Rentner wurden teilweise um ihr ganzes Erspartes gebracht. Die Hintermänner lebten mit dem Geld „in Saus und Braus“

Hamburg/Warschau. Die Betrüger hatten es auf das Geld älterer Menschen abgesehen – Hunderte fielen auf sie herein, auch viele Rentner in Hamburg. Jetzt ist den Hamburger Behörden in Kooperation mit ihren Kollegen aus Polen ein schwerer Schlag gegen die europaweit größte Bande von sogenannten „Enkeltrick“-Betrügern gelungen. Insgesamt wurden 14 Haftbefehle und 30 Durchsuchungsbeschlüsse vollstreckt. An der Aktion waren 170 deutsche und polnische Beamte beteiligt. In Hamburg führten die Staatsanwaltschaft und die Abteilung Organisierte Kriminalität (OK) die Ermittlungen. „Wir haben die Strukturen zerschlagen“, sagte die stellvertretende OK-Leiterin, Kathrin Hennings.

Nach eigenen Angaben konnten die Ermittler auch die Hintermänner der Betrügerbande fassen. Dabei handelt es sich um Angehörige einer südosteuropäischen Großfamilie, die von Polen aus agierte. Zwei der drei hauptverdächtigen Drahtzieher, darunter Boss Arkadiusz L. und sein Bruder Adam, wurden am Dienstag in Polen festgenommen.

Auf das Konto der Bande sollen 97 Fälle von gewerbsmäßigem Betrug gehen. Von den in Deutschland ermittelten 80 Betrugstaten spielten allein 30 in Hamburg. Zum Teil verloren die Opfer ihr gesamtes Erspartes. In einem Fall erbeuteten die Täter von einem Hamburger Rentner mehr als 100.000 Euro. Die Staatsanwaltschaft beziffert den Schaden mit fast einer Million Euro und 700.000 Schweizer Franken. „Inzwischen richten sich die Ermittlungen gegen 48 Beschuldigte im Alter von 16 bis 63 Jahren“, sagte Polizeisprecher Andreas Schöpflin. Unter anderem brachten Telefonüberwachungen die Ermittler auf die Spur der Hintermänner.

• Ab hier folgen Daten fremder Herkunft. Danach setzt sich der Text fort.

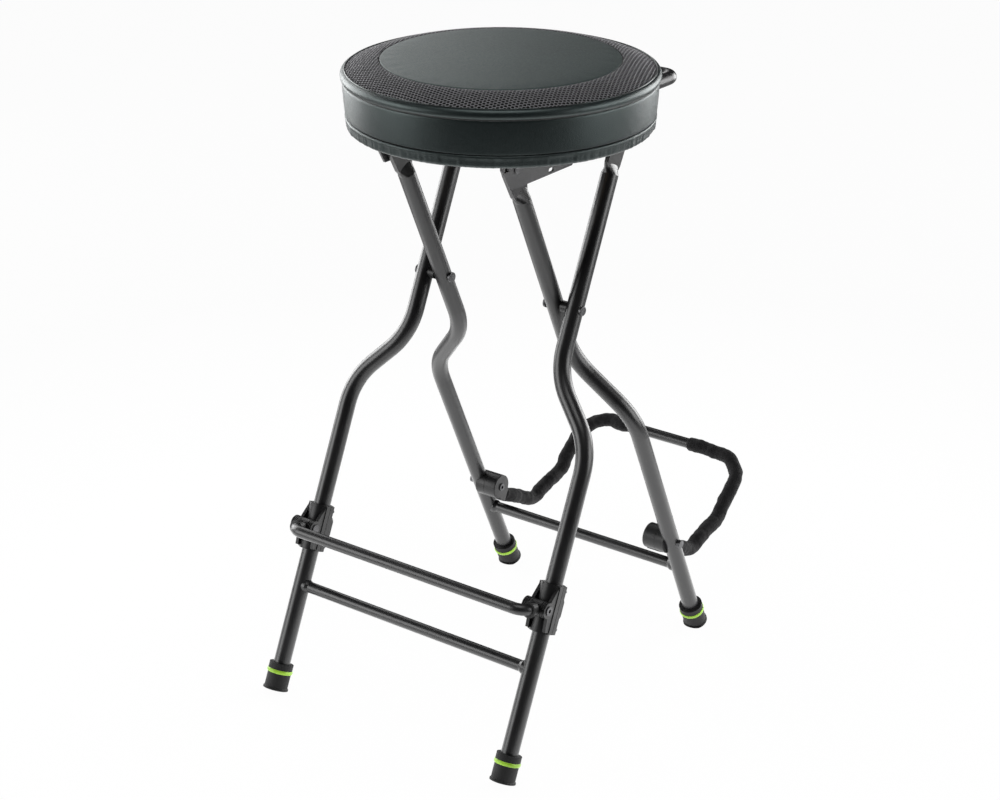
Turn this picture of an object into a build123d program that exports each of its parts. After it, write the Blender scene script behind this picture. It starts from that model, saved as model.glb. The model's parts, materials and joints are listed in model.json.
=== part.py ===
"""Folding guitar stool: padded round seat on two crossed tube frames.

Units are millimetres, +Z is up, +X is to the right seen from in front, the sitter faces -Y.
The origin lies on the floor at the centre of the stool's outline.
"""
from build123d import *
from math import cos, radians, sin, sqrt
import os

os.makedirs("parts", exist_ok=True)

# Crossed frames: lean of each frame's top to the rear, widths, and lengths down a leg from the pivot
front_lean = 24.66
back_lean = -24.80
front_foot_half = 159.0
back_top_half = 74.7
frame_gap = 6.3
back_foot_half = 137.0
front_foot_down = 497.4
front_bend_top_down = 70.9
front_bend_low_down = 136.1
back_bend_top_down = 78.3
back_bend_low_down = 153.0
bend_radius = 75.0

# Tubes
tube_d = 19.0
tube_wall = 1.5
bar_d = 12.7
bar_wall = 1.5
weld_flare = 1.6
weld_length = 3.5
front_bar_down = 375.6
back_bar_down = 398.8
flat_width = 29.0
flat_thickness = 5.0
flat_below = 30.0
flat_low_width = 24.5
crush_length = 11.0
crush_overlap = 4.0

# Fits
running_fit = 0.08
side_play = 0.3

# Rubber feet
foot_height = 30.0
foot_d = 26.4
foot_lip_d = 27.4
foot_flare_d = 28.6
foot_flare_height = 3.0
foot_floor = 5.0
foot_sink = 2.0
ring_height = 4.2
ring_depth = 1.0
ring_stand = 0.7
ring_above_foot = 19.0

# Main pivot
pivot_bolt_d = 8.0
pivot_head_d = 10.5
pivot_head_height = 1.6
pivot_nut_d = 11.5
pivot_nut_height = 2.4
saddle_depth = 2.4
spacer_d = 12.5

# Seat: radii, and heights above the board's underside
seat_above_pivot = 191.0
seat_behind_pivot = 4.35
seat_radius = 167.2
board_thickness = 12.0
board_inset = 8.6
band_bottom_up = 7.0
band_top_up = 43.0
band_taper = 4.6
band_thickness = 2.0
roll_height = 10.5
roll_bulge = 2.2
roll_depth = 5.4
mesh_width = 35.8
panel_edge_up = 63.8
crown_up = 67.0
band_belly = 0.4
mesh_belly = 1.0
cover_thickness = 1.8
skirt_drop = 6.0
skirt_inset = 2.0
skirt_thickness = 1.6
skirt_play = 0.6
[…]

Arkadiusz L. gilt als Erfinder des „Enkeltrick“-Betrugs. Die Masche ging so: Die perfekt Deutsch sprechenden Täter durchkämmten deutsche Telefonbücher nach „alt“ klingenden Vornamen und riefen von Polen aus bei den betagten Opfern an. Am Telefon gaben sie sich als Angehörige aus, täuschten eine finanzielle Notlage vor und baten ihre zwischen 55 und 99 Jahre alten Opfer um Bargeld, Wertsachen oder Schmuck. Die sogenannten „Keiler“ kontaktierten dann die „Logistiker“, die die „Abholer“ zu den Adressen der Opfer lotsten. Nach erfolgreichem Betrug wurde das Geld zu den Hintermännern nach Polen gebracht. Insgesamt 35 „Abholer“ waren bereits während des Ermittlungsverfahrens festgenommen worden. Dabei konnten 350.000 Euro Bargeld sichergestellt und den Opfern zurückgegeben werden.

Die Führungsebene habe mit dem ergaunerten Geld ein „Leben in Saus und Braus“ geführt, so die Ermittler. Bei den Durchsuchungen in polnischen und deutschen Städten stellten die Beamten Schmuck, Bargeld und zahlreiche Luxusautos sicher. Der feudale Lebensstil des Paten erfülle „alle Klischees über Bosse von mafiösen Banden“, sagte Hennings.

Der Chef des Bundes Deutscher Kriminalbeamter, André Schulz, forderte, den Ermittlungsdruck gegen die Enkeltrick-Mafia aufrechtzuerhalten. Die durch die Verhaftungen entstandenen Lücken würden schnell von anderen Familienmitgliedern gefüllt.